So, by now, I’m sure everyone has heard that President Obama announced his pick for the U.S. Supreme Court last week. In case you missed that, he selected Chief Judge Merrick Garland, from the D.C. Circuit Court of Appeals. As a result, many have been writing about how Judge Garland has ruled in any given area of the law — even Sports Illustrated. Since he has been on the bench for nearly two decades, there is a lot of material!

I decided to take a decidedly unscientific approach to the question of Judge Garland’s opinions involving the NLRB. I looked at only those decisions and opinions since 2009. After all, as regular readers of this blog know, there have been a number of very significant NLRB decisions in that time.

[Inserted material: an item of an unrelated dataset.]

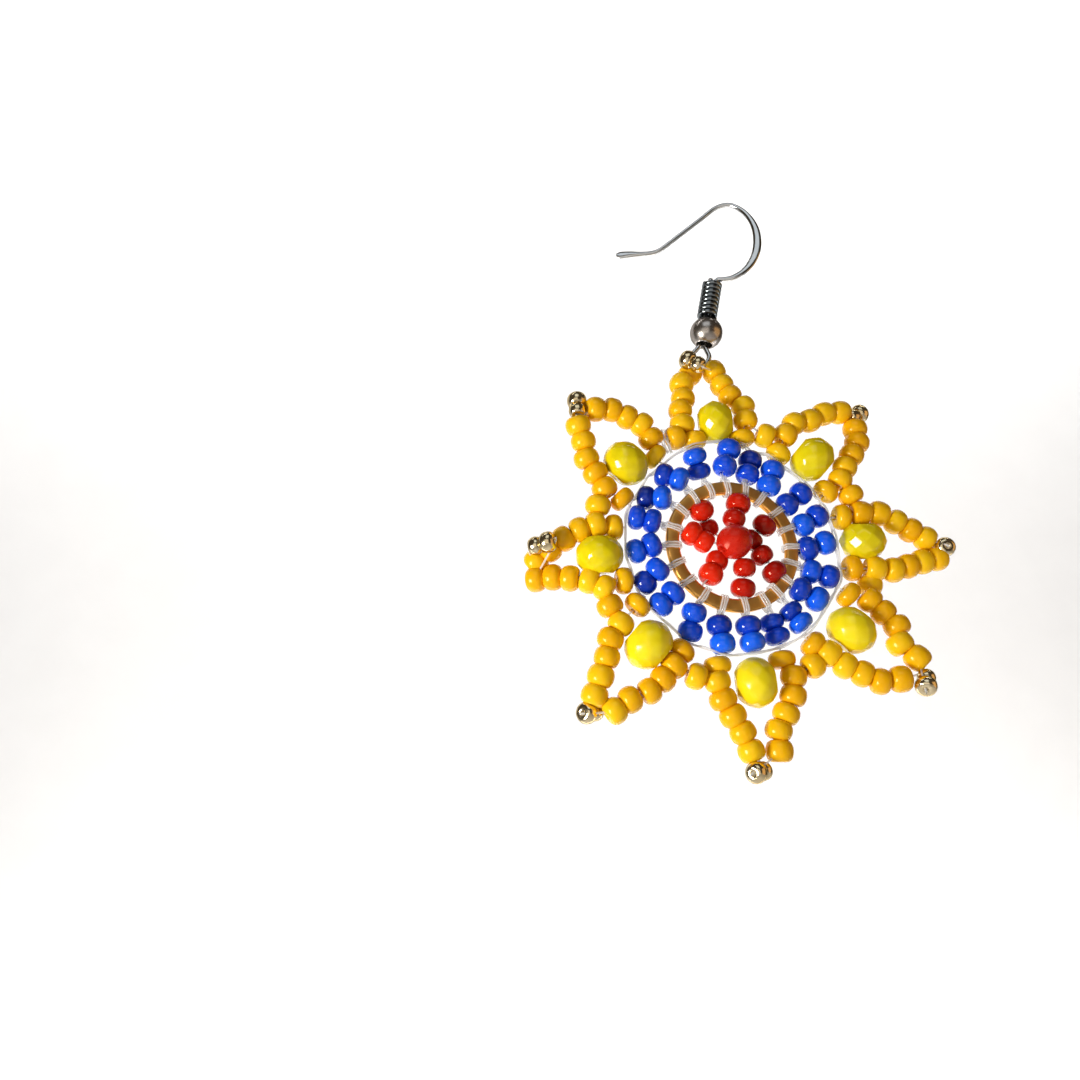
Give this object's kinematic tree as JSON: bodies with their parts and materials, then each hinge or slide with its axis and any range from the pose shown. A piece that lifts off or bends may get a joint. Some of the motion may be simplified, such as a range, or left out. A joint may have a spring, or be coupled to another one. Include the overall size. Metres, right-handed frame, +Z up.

Here are some qualitative tidbits from my review:

  • The judge reversed the NLRB’s finding that an employer’s policy requiring that employees wear only the employer’s baseball cap restricted the wearing of union insignia on its face. My colleagues covered this development in a prior post.
  • Judge Garland dissented in a case involving FedEx drivers. At issue was whether the drivers were independent contractors. The majority held that they were. The judge would have found that they were not.
  • Before the current NLRB found that an employer’s “business use only” email policy was unlawful, the Bush II NLRB had held in a case called Register-Guard that it wasn’t. When Register-Guard was appealed to the D.C. Circuit, Judge Garland held that the NLRB was right to find a violation of the NLRA in part of the case and was wrong to not find a violation in a different part of the case. Judge Garland wasn’t called upon, however, to determine whether the “business use only” policy was lawful.
  • In a case involving an unlawful discharge, Judge Garland affirmed the NLRB’s finding of a violation. In so doing, he wrote that the court “accords a very high degree of deference to administrative adjudications by the NLRB.”
  • Echoing this high level of deference to the NLRB’s findings, Judge Garland also affirmed the NLRB’s finding that there was no impasse in negotiations in a 2011 decision. Accordingly, the employer violated the NLRA when it refused to meet and bargain with the union.
  • In a case applying the Supreme Court’s decision in Noel Canning, Judge Garland voted to reject an employer’s challenge to the appointment of former Member Becker (D) to the NLRB. The court’s opinion reasoned that the recess during which former Member Becker was appointed, which lasted 17 days, was sufficiently long enough to permit the President to make a recess appointment.
  • When confronted with a question of whether an employee walkout constituted a “labor dispute” and was therefore protected by the NLRA, the majority held that the walkout was not protected. Thus, the employer’s termination of the employees was lawful. In a dissenting opinion, Judge Garland would have held that the walkout was protected. Judge Garland relied, in part, on the deference he said was owed to the NLRB. The majority found that the NLRB had incorrectly applied a Supreme Court decision, and the court owed no deference to the NLRB in such a situation.

The takeaway from my unscientific review of a subset of Judge Garland’s opinions, therefore, is that he voted to affirm the NLRB’s decision far more frequently than he voted to reverse. This appears to be consistent with other commentary about the nominee, which notes that he is deferential to the executive branch when it comes to matters of administrative law. Labor professionals should take note.